■ **The problem**
Please copy the lines below exactly, from the first one through the line showing "return mat, tree, bsdf".

▶

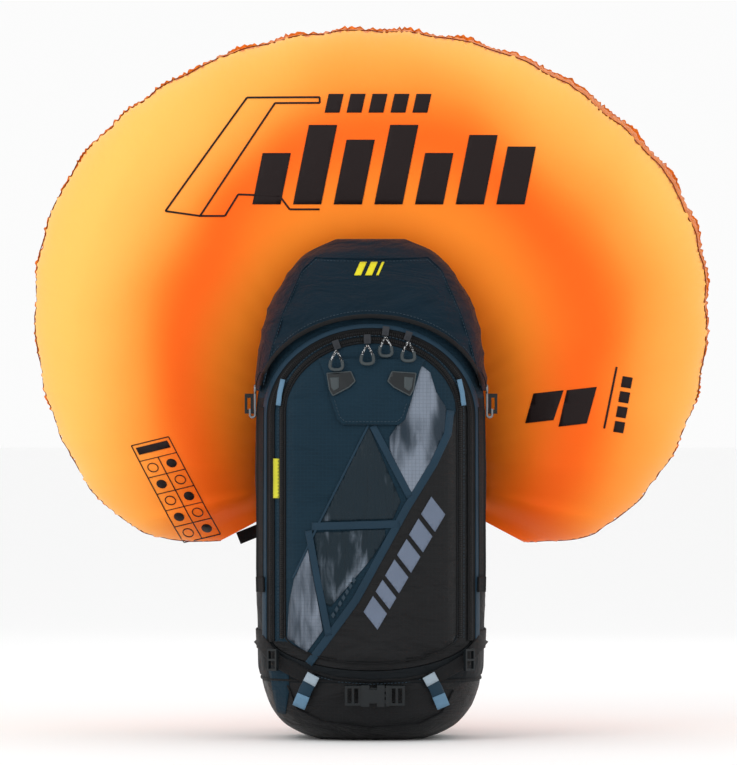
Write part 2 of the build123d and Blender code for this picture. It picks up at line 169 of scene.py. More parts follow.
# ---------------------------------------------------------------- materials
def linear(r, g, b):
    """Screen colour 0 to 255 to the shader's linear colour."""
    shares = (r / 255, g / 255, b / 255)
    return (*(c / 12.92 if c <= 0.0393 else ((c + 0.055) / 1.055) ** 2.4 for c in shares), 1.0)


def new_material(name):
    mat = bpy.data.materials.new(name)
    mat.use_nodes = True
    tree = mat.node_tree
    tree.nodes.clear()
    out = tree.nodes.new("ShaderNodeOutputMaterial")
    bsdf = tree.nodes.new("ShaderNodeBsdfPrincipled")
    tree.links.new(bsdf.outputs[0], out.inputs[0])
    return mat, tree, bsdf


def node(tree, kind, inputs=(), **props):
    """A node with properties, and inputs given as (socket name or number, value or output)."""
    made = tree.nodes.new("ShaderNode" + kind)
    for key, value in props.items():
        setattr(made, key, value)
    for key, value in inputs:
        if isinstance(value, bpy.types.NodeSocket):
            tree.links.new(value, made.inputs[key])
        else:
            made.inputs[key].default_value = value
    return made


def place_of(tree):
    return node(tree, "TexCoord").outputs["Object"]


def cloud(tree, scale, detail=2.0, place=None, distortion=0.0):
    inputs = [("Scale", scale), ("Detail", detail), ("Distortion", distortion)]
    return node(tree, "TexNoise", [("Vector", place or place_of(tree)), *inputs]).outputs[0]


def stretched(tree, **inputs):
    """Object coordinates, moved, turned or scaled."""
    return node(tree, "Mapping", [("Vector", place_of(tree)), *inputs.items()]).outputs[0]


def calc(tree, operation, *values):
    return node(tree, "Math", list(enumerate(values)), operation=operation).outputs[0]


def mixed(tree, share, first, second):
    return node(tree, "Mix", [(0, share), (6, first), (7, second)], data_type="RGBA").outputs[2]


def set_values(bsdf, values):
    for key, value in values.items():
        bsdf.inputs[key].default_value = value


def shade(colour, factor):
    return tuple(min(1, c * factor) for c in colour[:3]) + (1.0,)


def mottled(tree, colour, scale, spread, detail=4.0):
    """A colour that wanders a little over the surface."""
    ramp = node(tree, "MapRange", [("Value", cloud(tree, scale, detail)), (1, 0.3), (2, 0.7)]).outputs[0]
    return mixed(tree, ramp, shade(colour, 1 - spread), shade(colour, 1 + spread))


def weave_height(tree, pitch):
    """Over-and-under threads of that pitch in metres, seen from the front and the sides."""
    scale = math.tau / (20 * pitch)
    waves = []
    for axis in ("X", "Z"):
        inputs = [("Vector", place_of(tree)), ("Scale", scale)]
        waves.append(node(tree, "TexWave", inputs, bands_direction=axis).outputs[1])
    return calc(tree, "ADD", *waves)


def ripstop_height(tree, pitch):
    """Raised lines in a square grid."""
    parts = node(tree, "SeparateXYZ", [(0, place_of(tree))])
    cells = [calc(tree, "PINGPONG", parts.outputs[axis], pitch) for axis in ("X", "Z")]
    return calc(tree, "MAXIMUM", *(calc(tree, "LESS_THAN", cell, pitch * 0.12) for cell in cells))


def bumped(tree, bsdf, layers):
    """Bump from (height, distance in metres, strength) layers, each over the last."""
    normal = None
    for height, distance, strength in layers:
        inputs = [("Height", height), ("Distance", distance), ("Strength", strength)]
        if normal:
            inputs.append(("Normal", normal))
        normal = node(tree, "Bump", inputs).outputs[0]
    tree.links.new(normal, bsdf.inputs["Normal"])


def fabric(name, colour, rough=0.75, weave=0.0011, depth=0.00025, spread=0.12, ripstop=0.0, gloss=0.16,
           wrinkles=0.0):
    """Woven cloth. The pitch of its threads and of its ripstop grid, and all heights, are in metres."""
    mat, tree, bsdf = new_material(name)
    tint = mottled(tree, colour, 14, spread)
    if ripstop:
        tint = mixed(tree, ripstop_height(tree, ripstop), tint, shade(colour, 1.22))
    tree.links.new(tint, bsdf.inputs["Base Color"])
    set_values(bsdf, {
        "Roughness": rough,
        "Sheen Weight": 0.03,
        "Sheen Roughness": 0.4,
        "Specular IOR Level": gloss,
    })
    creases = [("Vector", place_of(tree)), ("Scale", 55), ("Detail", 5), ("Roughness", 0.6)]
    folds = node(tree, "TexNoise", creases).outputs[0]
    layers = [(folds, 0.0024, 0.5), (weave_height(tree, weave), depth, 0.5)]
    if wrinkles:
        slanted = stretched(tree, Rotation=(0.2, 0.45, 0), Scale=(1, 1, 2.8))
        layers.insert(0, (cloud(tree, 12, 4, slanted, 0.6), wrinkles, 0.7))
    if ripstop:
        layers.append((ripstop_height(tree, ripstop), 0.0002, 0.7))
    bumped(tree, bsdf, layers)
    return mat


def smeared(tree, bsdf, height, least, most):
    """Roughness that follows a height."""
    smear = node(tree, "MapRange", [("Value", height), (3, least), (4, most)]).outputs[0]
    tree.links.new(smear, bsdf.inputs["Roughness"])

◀

■ **Written solution**
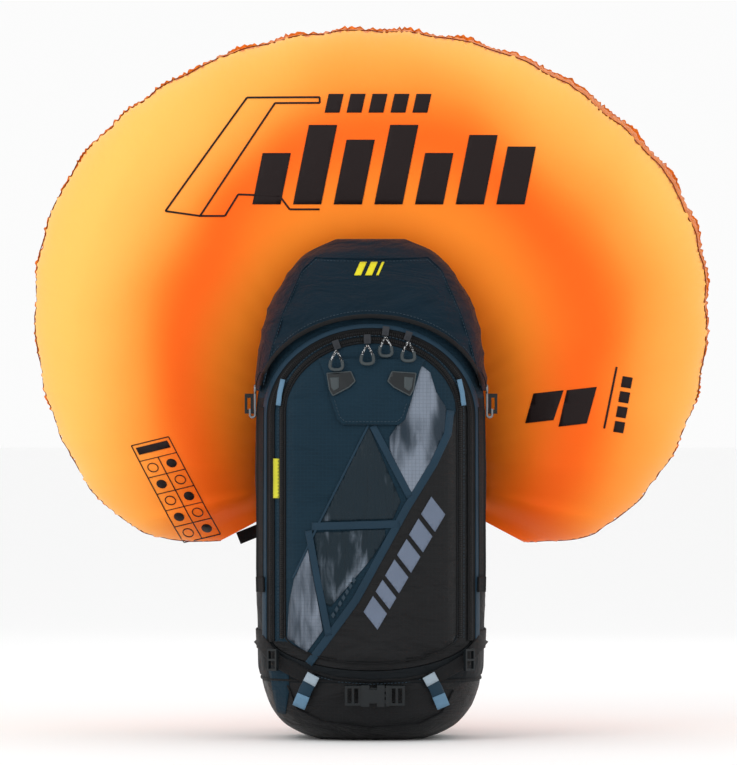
Write part 2 of the build123d and Blender code for this picture. It picks up at line 169 of scene.py. More parts follow.
# ---------------------------------------------------------------- materials
def linear(r, g, b):
    """Screen colour 0 to 255 to the shader's linear colour."""
    shares = (r / 255, g / 255, b / 255)
    return (*(c / 12.92 if c <= 0.0393 else ((c + 0.055) / 1.055) ** 2.4 for c in shares), 1.0)


def new_material(name):
    mat = bpy.data.materials.new(name)
    mat.use_nodes = True
    tree = mat.node_tree
    tree.nodes.clear()
    out = tree.nodes.new("ShaderNodeOutputMaterial")
    bsdf = tree.nodes.new("ShaderNodeBsdfPrincipled")
    tree.links.new(bsdf.outputs[0], out.inputs[0])
    return mat, tree, bsdf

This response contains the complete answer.